# SHORT EXERCISE
For the material that follows, return exactly the lines from the one with "walls = build_body(root)" through the one with "points = [vertex.co for vertex in NODES[node].data.vertices]", both ends included.

# RECORDED DATA
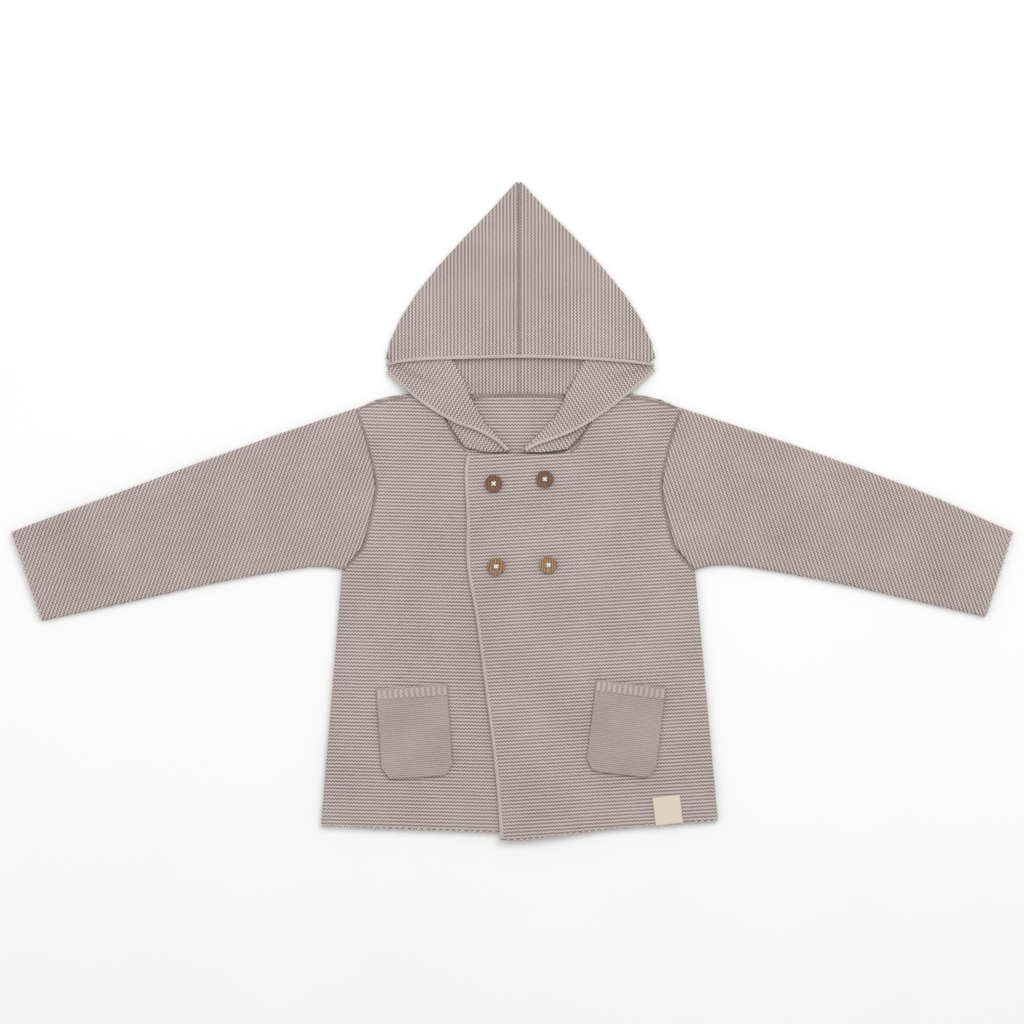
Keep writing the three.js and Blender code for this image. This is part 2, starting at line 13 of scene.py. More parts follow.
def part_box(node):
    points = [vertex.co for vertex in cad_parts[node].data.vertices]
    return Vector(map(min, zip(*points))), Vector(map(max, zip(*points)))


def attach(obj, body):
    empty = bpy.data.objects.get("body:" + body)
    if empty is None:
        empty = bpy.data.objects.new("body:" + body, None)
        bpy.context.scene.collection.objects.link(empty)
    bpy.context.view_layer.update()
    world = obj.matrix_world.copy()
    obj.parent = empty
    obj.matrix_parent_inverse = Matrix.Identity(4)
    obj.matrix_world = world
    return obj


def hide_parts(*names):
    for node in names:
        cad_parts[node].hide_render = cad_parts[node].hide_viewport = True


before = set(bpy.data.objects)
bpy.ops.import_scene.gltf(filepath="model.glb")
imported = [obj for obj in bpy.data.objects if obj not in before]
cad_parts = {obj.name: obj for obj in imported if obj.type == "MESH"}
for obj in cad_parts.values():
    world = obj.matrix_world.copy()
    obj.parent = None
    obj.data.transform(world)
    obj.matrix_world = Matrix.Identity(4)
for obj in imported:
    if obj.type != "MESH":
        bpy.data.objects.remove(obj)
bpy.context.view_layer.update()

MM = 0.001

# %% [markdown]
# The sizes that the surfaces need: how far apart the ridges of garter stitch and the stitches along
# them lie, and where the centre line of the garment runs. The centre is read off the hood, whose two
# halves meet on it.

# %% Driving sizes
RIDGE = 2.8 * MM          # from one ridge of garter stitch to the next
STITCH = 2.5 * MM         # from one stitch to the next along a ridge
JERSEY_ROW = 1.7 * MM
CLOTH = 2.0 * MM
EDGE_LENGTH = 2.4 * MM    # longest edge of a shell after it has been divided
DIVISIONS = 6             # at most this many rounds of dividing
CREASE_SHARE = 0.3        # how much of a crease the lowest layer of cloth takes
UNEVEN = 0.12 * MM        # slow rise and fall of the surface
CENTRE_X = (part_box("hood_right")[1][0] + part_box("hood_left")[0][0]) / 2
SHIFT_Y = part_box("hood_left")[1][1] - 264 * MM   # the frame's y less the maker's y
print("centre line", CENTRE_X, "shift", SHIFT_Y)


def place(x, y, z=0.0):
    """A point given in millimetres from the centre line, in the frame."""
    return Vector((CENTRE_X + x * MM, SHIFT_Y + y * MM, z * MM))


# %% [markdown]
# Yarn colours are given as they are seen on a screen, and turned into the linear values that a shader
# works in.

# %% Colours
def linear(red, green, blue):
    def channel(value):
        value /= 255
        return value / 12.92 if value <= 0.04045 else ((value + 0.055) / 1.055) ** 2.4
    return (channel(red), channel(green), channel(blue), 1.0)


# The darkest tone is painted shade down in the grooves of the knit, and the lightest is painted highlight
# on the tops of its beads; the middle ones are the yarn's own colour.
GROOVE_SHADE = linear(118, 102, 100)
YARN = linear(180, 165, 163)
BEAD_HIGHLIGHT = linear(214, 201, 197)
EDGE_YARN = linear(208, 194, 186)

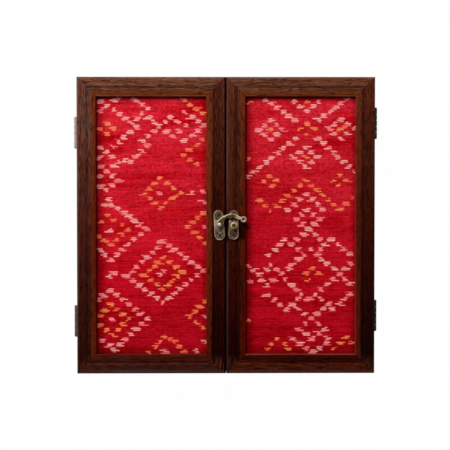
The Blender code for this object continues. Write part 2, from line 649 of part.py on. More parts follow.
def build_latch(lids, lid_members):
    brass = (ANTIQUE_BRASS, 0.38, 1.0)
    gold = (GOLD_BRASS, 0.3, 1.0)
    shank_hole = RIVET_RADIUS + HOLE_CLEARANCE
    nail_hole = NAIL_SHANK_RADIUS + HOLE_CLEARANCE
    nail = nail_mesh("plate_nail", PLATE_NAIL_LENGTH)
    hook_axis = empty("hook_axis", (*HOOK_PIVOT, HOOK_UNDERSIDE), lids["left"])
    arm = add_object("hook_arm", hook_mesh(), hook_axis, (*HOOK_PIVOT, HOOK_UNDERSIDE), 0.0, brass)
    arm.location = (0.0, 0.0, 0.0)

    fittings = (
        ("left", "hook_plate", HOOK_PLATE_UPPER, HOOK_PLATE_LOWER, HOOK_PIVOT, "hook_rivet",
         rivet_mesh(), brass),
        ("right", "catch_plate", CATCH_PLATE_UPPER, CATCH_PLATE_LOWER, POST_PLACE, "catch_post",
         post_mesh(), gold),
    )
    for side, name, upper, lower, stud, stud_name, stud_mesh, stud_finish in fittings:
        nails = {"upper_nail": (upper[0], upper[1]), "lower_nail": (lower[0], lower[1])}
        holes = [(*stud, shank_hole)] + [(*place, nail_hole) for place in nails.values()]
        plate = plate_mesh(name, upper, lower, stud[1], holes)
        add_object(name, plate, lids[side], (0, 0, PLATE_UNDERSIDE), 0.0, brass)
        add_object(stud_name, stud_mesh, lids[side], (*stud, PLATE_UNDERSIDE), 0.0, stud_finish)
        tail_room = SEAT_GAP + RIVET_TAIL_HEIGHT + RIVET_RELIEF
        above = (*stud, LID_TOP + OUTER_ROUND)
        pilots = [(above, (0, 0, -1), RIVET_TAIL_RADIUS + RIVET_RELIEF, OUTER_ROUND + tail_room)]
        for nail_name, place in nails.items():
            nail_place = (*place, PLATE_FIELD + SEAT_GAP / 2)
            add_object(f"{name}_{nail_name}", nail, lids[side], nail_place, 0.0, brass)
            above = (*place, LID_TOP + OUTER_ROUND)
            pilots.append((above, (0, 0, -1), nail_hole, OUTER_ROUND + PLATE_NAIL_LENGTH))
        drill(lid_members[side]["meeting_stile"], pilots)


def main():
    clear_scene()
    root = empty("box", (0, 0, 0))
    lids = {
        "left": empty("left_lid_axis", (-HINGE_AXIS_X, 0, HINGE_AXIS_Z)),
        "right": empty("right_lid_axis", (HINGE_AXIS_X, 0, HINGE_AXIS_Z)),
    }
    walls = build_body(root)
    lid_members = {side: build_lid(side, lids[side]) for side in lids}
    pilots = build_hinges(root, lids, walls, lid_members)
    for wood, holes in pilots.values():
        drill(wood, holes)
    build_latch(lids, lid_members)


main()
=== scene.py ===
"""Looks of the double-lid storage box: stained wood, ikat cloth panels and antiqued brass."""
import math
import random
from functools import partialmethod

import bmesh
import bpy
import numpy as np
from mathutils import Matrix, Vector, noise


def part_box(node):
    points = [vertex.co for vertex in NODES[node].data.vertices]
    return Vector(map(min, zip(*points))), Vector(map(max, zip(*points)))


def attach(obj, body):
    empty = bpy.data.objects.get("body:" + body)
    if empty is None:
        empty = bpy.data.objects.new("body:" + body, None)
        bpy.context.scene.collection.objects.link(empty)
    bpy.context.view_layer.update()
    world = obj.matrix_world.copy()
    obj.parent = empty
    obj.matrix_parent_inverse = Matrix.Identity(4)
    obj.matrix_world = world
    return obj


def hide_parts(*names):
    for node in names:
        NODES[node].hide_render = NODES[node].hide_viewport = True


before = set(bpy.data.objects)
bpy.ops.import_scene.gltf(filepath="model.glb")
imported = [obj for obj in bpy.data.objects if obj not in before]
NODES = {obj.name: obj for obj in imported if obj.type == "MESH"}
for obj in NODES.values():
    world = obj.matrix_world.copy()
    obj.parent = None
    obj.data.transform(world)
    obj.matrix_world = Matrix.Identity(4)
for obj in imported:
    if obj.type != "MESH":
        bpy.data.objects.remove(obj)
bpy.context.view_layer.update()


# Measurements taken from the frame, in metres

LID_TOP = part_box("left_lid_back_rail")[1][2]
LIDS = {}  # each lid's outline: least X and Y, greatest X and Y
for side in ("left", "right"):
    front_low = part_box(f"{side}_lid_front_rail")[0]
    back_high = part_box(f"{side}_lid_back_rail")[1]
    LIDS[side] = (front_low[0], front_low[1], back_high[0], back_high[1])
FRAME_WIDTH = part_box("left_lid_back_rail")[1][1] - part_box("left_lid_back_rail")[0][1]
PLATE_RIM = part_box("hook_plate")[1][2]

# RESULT
    walls = build_body(root)
    lid_members = {side: build_lid(side, lids[side]) for side in lids}
    pilots = build_hinges(root, lids, walls, lid_members)
    for wood, holes in pilots.values():
        drill(wood, holes)
    build_latch(lids, lid_members)


main()
=== scene.py ===
"""Looks of the double-lid storage box: stained wood, ikat cloth panels and antiqued brass."""
import math
import random
from functools import partialmethod

import bmesh
import bpy
import numpy as np
from mathutils import Matrix, Vector, noise


def part_box(node):
    points = [vertex.co for vertex in NODES[node].data.vertices]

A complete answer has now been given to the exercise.